L'agenzia dell'ONU denuncia l'aumento del fenomeno su scala mondiale. La maggioranza dei minori lavoratori sono sfruttati per l'agricoltura. Le cause? Povertà, negazione dei diritti e mancanza di alternative.
A troppi bambini è negato il diritto a un'infanzia orientata alla formazione fisica e culturale. In tutto il mondo infatti 152 milioni di giovani tra i 5 e i 17 anni sono sfruttati per lavori manuali. Oltre il 70% di loro viene sfruttato in agricoltura, allevamento, pesca e silvicoltura; una percentuale che sale all'85% in Africa.
Con queste statistiche la FAO ha recentemente denunciato la grande parte di responsabilità dei produttori di cibo nella piaga del lavoro minorile. I giovani mandati nei campi, sui pescherecci, nelle foreste o sui pascoli prima di diventare adulti, non solo perdono l'opportunità di istruirsi a sufficienza per migliorare le proprie condizioni di vita, ma corrono anche il rischio di non svilupparsi correttamente nel fisico a causa dell'eccessiva fatica e dei possibili infortuni che comportano per loro questi lavori manuali.

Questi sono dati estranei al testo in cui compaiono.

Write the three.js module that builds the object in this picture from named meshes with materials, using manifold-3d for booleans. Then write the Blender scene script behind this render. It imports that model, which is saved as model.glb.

La FAO, nell'appello diramato da Bruxelles, ha anche sottolineato che le risorse destinate alla lotta al lavoro minorile dai paesi e dalle organizzazioni internazionali, sono troppo concentrate sulle catene di approvvigionamento globale, mentre si trascurano i piccoli produttori che sfruttano allo stesso modo questa forza lavoro a basso costo.
Il fenomeno purtroppo è in aumento, visto che dal 2012 il numero di giovani sfruttati in agricoltura è cresciuto di 10 milioni.
Le cause all'origine del lavoro minorile in zone rurali sono, come è facile immaginare, lo stato di povertà delle famiglie, le scarse alternative di sostentamento, il ridotto accesso all'istruzione, l'inesistenza o la mancata applicazione di norme sui diritti dei lavoratori.